**JOB:** The lines to be set down run from the line containing "before = set(bpy.data.objects)" through the final line of the data below; print them exactly and print nothing else.

··· RECORDED DATA ···

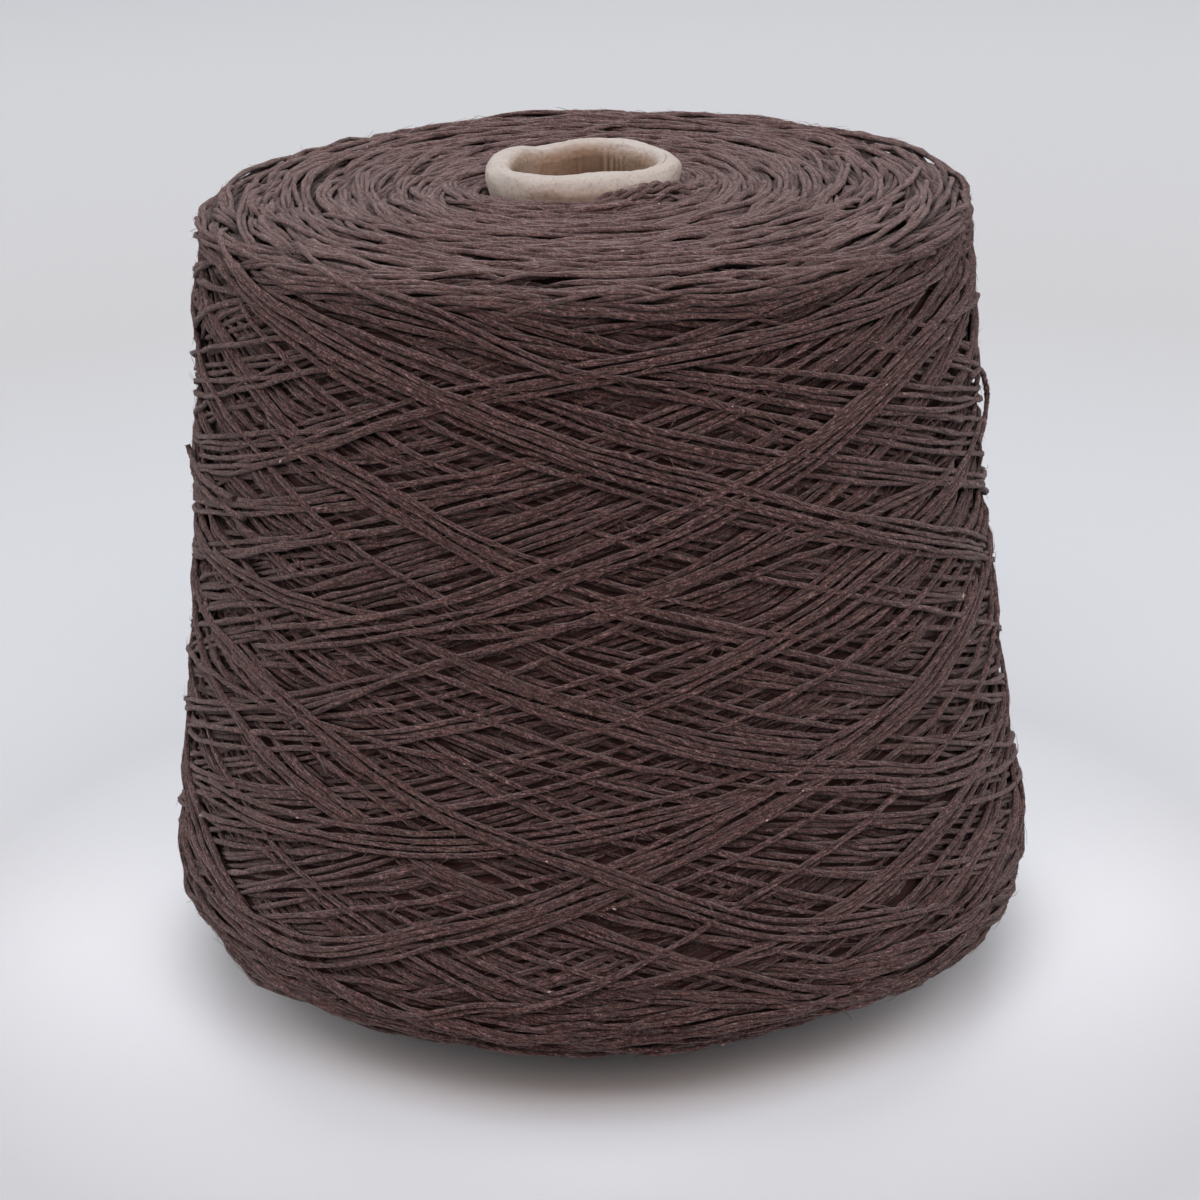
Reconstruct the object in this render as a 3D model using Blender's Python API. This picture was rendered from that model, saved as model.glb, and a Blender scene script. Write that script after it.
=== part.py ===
"""A cone of yarn: soft yarn cross-wound on a paper cone whose nose is rolled over into a bead.

The frame: Z runs up the cone's axis, the origin is the middle of the paper cone's base ring, and the front is
towards -Y. Azimuths are in degrees round the axis, 0 at the front and growing towards +X.
"""

import math

import bmesh
import bpy

# Paper cone, in metres. A textile cone of the 5 degree 57 minute taper, 170 mm long.
CONE_LENGTH = 0.170
CONE_BASE_RADIUS = 0.0355
CONE_TAPER = math.tan(math.radians(5.95))
CONE_WALL = 0.0020
BEAD_RADIUS = 0.0194
BEAD_MOUTH_RADIUS = 0.0149
BEAD_TALLER_THAN_WIDE = 1.25
BEAD_DEPTH = 0.0075
RIM_RIPPLE = 0.00025
RIM_DENT = 0.0008
RIM_DENT_AZIMUTH = -138
RIM_DENT_HALF_WIDTH = 26
CONE_COLUMNS = 48
CONE_WALL_ROWS = 4
BEAD_ROWS = 9

# Wound yarn, in metres. Its radii are those of the side run on to the end faces, with no shoulders.
YARN_FOOT = 0.0145
YARN_HEAD = 0.1650
YARN_FOOT_RADIUS = 0.0918
YARN_HEAD_RADIUS = 0.0766
YARN_WAIST = 0.0021
YARN_OFF_CENTRE = -0.0004
FOOT_SHOULDER = (0.0105, 0.0110)
HEAD_SHOULDER = (0.0085, 0.0045)
YARN_BORE_GAP = 0.0003
UNDERSIDE_RISE = 0.0055
BORE_TOP_UNDER_BEAD = 0.004
HEAD_DIP = 0.0028
HEAD_DIP_REACH = 0.006
HEAD_CLIMB_AZIMUTH = 20
WIND_ANGLE = math.radians(21.0)
TURN_ZONE = 0.022
SIDE_REACH = 0.014
YARN_COLUMNS = 108
SIDE_ROWS = 30
SHOULDER_ROWS = 5
HEAD_ROWS = 5
UNDERSIDE_ROWS = 3

SAME_POINT = 1e-6
ON_THE_HEAD = 1e-5

# The main bundles of yarn, laid last, which stand proud of the side all round. They cross it as helices.
BUNDLE_COLUMNS = ("climbs", "azimuth at half height", "width", "rise")
BUNDLES = (
    (+1, -108, 0.0080, 0.0013),
    (+1, -45, 0.0100, 0.0016),
    (+1, 10, 0.0075, 0.0013),
    (+1, 65, 0.0090, 0.0015),
    (+1, 106, 0.0080, 0.0012),
    (+1, 160, 0.0090, 0.0013),
    (+1, 204, 0.0080, 0.0012),
    (-1, 79, 0.0090, 0.0014),
    (-1, 31, 0.0080, 0.0013),
    (-1, -12, 0.0080, 0.0012),
    (-1, -61, 0.0100, 0.0016),
    (-1, -118, 0.0080, 0.0013),
    (-1, -168, 0.0090, 0.0014),
    (-1, 138, 0.0080, 0.0013),
)

# Where loose turns have slipped out or the shoulder has sunk, all round the package.
LOBE_COLUMNS = ("azimuth", "height", "half width in degrees", "half height", "rise")
LOBES = (
    (88, 0.030, 34, 0.011, 0.0022),
    (-62, 0.020, 30, 0.008, -0.0008),
    (150, 0.120, 40, 0.020, 0.0010),
    (-150, 0.060, 38, 0.018, 0.0012),
    (200, 0.026, 30, 0.011, 0.0014),
)


def material(name, colour, roughness):
    made = bpy.data.materials.new(name)
    made.use_nodes = True
    shader = made.node_tree.nodes["Principled BSDF"]
    shader.inputs["Base Color"].default_value = (*colour, 1.0)
    shader.inputs["Roughness"].default_value = roughness
    shader.inputs["Metallic"].default_value = 0.0
    return made


def named_rows(columns, rows):
    return [dict(zip(columns, row)) for row in rows]


def hump(distance, half_width):
    """A smooth hump: 1 in the middle, and 0 from the half width on."""
    share = abs(distance) / half_width
    return 0.0 if share >= 1.0 else (1.0 - share * share) ** 2


def turned_back(angle):
    """The same angle, between -180 and 180 degrees."""
    return (angle + 180.0) % 360.0 - 180.0


def between(start, end, steps):
    """Points from one (radius, height) to another, with neither end among them."""
    shares = [step / steps for step in range(1, steps)]
    return [tuple(a + (b - a) * share for a, b in zip(start, end)) for share in shares]


def cone_outer_radius(height):
    return CONE_BASE_RADIUS - CONE_TAPER * height


def yarn_side_radius(height):
    """The side's radius with no shoulder: a straight taper, drawn in a little at the waist."""
    share = min(max((height - YARN_FOOT) / (YARN_HEAD - YARN_FOOT), 0.0), 1.0)
    taper = YARN_FOOT_RADIUS + (YARN_HEAD_RADIUS - YARN_FOOT_RADIUS) * share
    return taper - YARN_WAIST * math.sin(math.pi * share)


def shoulder(edge_height, inset, depth, start, end):
    """A rounded edge of the package, as points on its side drawn in towards an end face."""
    points = []
    for step in range(SHOULDER_ROWS + 1):
        angle = math.radians(start + (end - start) * step / SHOULDER_ROWS)
        height = edge_height + depth * math.sin(angle)
        points.append((yarn_side_radius(height) - inset * (1.0 - math.cos(angle)), height))
    return points


def bead():
    """The rolled nose's section, an ellipse's arc from its outer root over the rim to its inner root."""
    middle = (BEAD_RADIUS + BEAD_MOUTH_RADIUS) / 2
    half_width = (BEAD_RADIUS - BEAD_MOUTH_RADIUS) / 2
    half_height = half_width * BEAD_TALLER_THAN_WIDE
    under = 20
    points = []
    for row in range(BEAD_ROWS + 1):
        angle = math.radians(-under + (180 + 2 * under) * row / BEAD_ROWS)
        height = CONE_LENGTH - half_height * (1.0 - math.sin(angle))
        points.append((middle + half_width * math.cos(angle), height))
    return points


def cone_profile():
    """The paper cone's section: up the outside, over the rolled nose, and down the inside."""
    neck = CONE_LENGTH - BEAD_DEPTH
    outer_foot = (CONE_BASE_RADIUS, 0.0)
    outer_neck = (cone_outer_radius(neck), neck)
    inner_neck = (outer_neck[0] - CONE_WALL, neck)
    inner_foot = (CONE_BASE_RADIUS - CONE_WALL, 0.0)
    outside = [outer_foot] + between(outer_foot, outer_neck, CONE_WALL_ROWS) + [outer_neck]
    inside = [inner_neck] + between(inner_neck, inner_foot, CONE_WALL_ROWS) + [inner_foot]
    return outside + bead() + inside


def yarn_profile():
    """The wound yarn's section: out along the underside, up the side, in over the head, and down the bore."""
    foot_out, foot_up = FOOT_SHOULDER
    head_in, head_down = HEAD_SHOULDER
    foot_side = YARN_FOOT + foot_up
    head_side = YARN_HEAD - head_down
    bore_foot_height = YARN_FOOT - UNDERSIDE_RISE
    bore_foot = (cone_outer_radius(bore_foot_height) + YARN_BORE_GAP, bore_foot_height)
    bore_head = (cone_outer_radius(YARN_HEAD) + BEAD_RADIUS - cone_outer_radius(CONE_LENGTH), YARN_HEAD)
    foot_shoulder = shoulder(foot_side, foot_out, foot_up, -90, 0)
    head_shoulder = shoulder(head_side, head_in, head_down, 0, 90)
    rows = [foot_side + (head_side - foot_side) * row / SIDE_ROWS for row in range(1, SIDE_ROWS)]
    side = [(yarn_side_radius(height), height) for height in rows]
    underside = [bore_foot] + between(bore_foot, foot_shoulder[0], UNDERSIDE_ROWS)
    head = between(head_shoulder[-1], bore_head, HEAD_ROWS) + [bore_head]
    bore_neck_height = CONE_LENGTH - BEAD_DEPTH - BORE_TOP_UNDER_BEAD
    bore = [(cone_outer_radius(bore_neck_height) + YARN_BORE_GAP, bore_neck_height)]
    return underside + foot_shoulder + side + head_shoulder + head + bore


def turned(name, profile, columns, finish):
    """A closed section turned once round the axis into a solid of that many columns."""
    shape = bmesh.new()
    ring = [shape.verts.new((radius, 0.0, height)) for radius, height in profile]
    edges = [shape.edges.new((a, b)) for a, b in zip(ring, ring[1:] + ring[:1])]
    bmesh.ops.spin(
        shape,
        geom=ring + edges,
        axis=(0.0, 0.0, 1.0),
        cent=(0.0, 0.0, 0.0),
        angle=2.0 * math.pi,
        steps=columns,
        use_merge=True,
    )
    bmesh.ops.remove_doubles(shape, verts=shape.verts, dist=SAME_POINT)
    bmesh.ops.recalc_face_normals(shape, faces=shape.faces)
    mesh = bpy.data.meshes.new(name)
    shape.to_mesh(mesh)
    shape.free()
    mesh.materials.append(finish)
    mesh.shade_smooth()
    solid = bpy.data.objects.new(name, mesh)
    bpy.context.scene.collection.objects.link(solid)
    return solid


def azimuth_of(point):
    return math.degrees(math.atan2(point.x, -point.y))


def bundle_rise(azimuth, height):
    """How far the main bundles lift the side here. Towards the end faces they flatten and fade."""
    half_height = (YARN_FOOT + YARN_HEAD) / 2
    to_end = min(height - YARN_FOOT, YARN_HEAD - height)
    fade = min(max(to_end / TURN_ZONE, 0.0), 1.0)
    around = yarn_side_radius(half_height) * math.tan(WIND_ANGLE)
    most = 0.0
    for bundle in named_rows(BUNDLE_COLUMNS, BUNDLES):
        turn = math.degrees((height - half_height) / around) * bundle["climbs"]
        off_axis = turned_back(azimuth - bundle["azimuth at half height"] - turn)
        across = math.radians(off_axis) * around * math.cos(WIND_ANGLE)
        most = max(most, bundle["rise"] * hump(across, bundle["width"]))
    return most * fade


def lobe_rise(azimuth, height):
    total = 0.0
    for lobe in named_rows(LOBE_COLUMNS, LOBES):
        sideways = hump(turned_back(azimuth - lobe["azimuth"]), lobe["half width in degrees"])
        total += lobe["rise"] * sideways * hump(height - lobe["height"], lobe["half height"])
    return total


def head_dip(azimuth, radius):
    """The yarn sinks close to the paper cone, all round but for the front, where its last turns climb it."""
    reach = hump(radius - BEAD_RADIUS - HEAD_DIP_REACH / 2, HEAD_DIP_REACH)
    behind = 0.5 - 0.5 * math.cos(math.radians(azimuth - HEAD_CLIMB_AZIMUTH))
    return HEAD_DIP * reach * behind


def shape_yarn(solid):
    """Raises the main bundles and lobes in the side, and sinks the head round the paper cone."""
    for vertex in solid.data.vertices:
        radius = math.hypot(vertex.co.x, vertex.co.y)
        azimuth = azimuth_of(vertex.co)
        on_side = hump(yarn_side_radius(vertex.co.z) - radius, SIDE_REACH)
        rise = (bundle_rise(azimuth, vertex.co.z) + lobe_rise(azimuth, vertex.co.z)) * on_side
        vertex.co.x *= 1.0 + rise / radius
        vertex.co.y *= 1.0 + rise / radius
        vertex.co.x += YARN_OFF_CENTRE * on_side
        if vertex.co.z > YARN_HEAD - ON_THE_HEAD:
            vertex.co.z -= head_dip(azimuth, radius)


def shape_bead(solid):
    """The nose has been knocked about: its rim ripples, and is pressed in at one place."""
    neck = CONE_LENGTH - BEAD_DEPTH
    for vertex in solid.data.vertices:
        share = min(max((vertex.co.z - neck) / BEAD_DEPTH, 0.0), 1.0)
        azimuth = azimuth_of(vertex.co)
        twice_round = math.sin(math.radians(2 * azimuth + 40))
        five_round = math.sin(math.radians(5 * azimuth))
        dent = hump(turned_back(azimuth - RIM_DENT_AZIMUTH), RIM_DENT_HALF_WIDTH)
        vertex.co.z += share * (RIM_RIPPLE * (twice_round + 0.5 * five_round) - RIM_DENT * dent)


def build():
    for old in list(bpy.data.objects):
        bpy.data.objects.remove(old)
    paper = material("raw paper board", (0.58, 0.47, 0.38), 0.85)
    yarn = material("brown yarn", (0.12, 0.085, 0.08), 0.95)
    shape_bead(turned("paper_cone", cone_profile(), CONE_COLUMNS, paper))
    shape_yarn(turned("yarn_winding", yarn_profile(), YARN_COLUMNS, yarn))


build()
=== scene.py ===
"""The looks of a cone of yarn: every turn of its yarn, its paper cone, and the studio it stands in.

Azimuths go round the cone's axis, 0 at the front (-Y) and growing towards +X. The winding's outer surface is
laid out flat as a chart: azimuth one way, and the way along its section the other, from the head's inner edge,
over the head, down the side and in along the underside. The turns are laid on that chart one by one, each on
what lies under it.
"""

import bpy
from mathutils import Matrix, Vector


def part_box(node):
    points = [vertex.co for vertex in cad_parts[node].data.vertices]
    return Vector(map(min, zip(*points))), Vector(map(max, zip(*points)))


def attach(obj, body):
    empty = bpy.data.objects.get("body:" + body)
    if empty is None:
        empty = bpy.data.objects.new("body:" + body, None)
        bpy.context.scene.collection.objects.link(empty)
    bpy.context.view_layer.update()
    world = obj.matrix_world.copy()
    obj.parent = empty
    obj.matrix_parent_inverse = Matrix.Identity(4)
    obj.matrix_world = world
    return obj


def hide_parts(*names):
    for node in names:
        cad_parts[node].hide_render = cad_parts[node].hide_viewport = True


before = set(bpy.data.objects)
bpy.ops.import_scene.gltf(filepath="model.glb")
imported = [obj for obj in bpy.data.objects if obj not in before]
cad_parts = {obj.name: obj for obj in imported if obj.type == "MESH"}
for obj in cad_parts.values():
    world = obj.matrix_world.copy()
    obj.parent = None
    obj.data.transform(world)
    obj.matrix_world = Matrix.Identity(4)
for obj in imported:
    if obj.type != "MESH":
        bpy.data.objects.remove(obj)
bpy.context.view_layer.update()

import copy
import math

import bpy
import numpy as np
from mathutils import Matrix, Vector, bvhtree

bl_info = {
    "name": "Cone of yarn",
    "version": (1, 0, 0),
    "blender": (4, 5, 0),
    "location": "3D View > Sidebar > Yarn cone",
    "description": "Winds a cone of yarn turn by turn on its paper cone, and sets it in a studio",
    "category": "Add Mesh",
}

MM = 0.001
YARN_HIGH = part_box("yarn_winding")[1]


# ----------------------------------------------------------------------------------------------------
# The winding's surface as a chart
# ----------------------------------------------------------------------------------------------------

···

**FULL ANSWER:**
before = set(bpy.data.objects)
bpy.ops.import_scene.gltf(filepath="model.glb")
imported = [obj for obj in bpy.data.objects if obj not in before]
cad_parts = {obj.name: obj for obj in imported if obj.type == "MESH"}
for obj in cad_parts.values():
    world = obj.matrix_world.copy()
    obj.parent = None
    obj.data.transform(world)
    obj.matrix_world = Matrix.Identity(4)
for obj in imported:
    if obj.type != "MESH":
        bpy.data.objects.remove(obj)
bpy.context.view_layer.update()

import copy
import math

import bpy
import numpy as np
from mathutils import Matrix, Vector, bvhtree

bl_info = {
    "name": "Cone of yarn",
    "version": (1, 0, 0),
    "blender": (4, 5, 0),
    "location": "3D View > Sidebar > Yarn cone",
    "description": "Winds a cone of yarn turn by turn on its paper cone, and sets it in a studio",
    "category": "Add Mesh",
}

MM = 0.001
YARN_HIGH = part_box("yarn_winding")[1]


# ----------------------------------------------------------------------------------------------------
# The winding's surface as a chart
# ----------------------------------------------------------------------------------------------------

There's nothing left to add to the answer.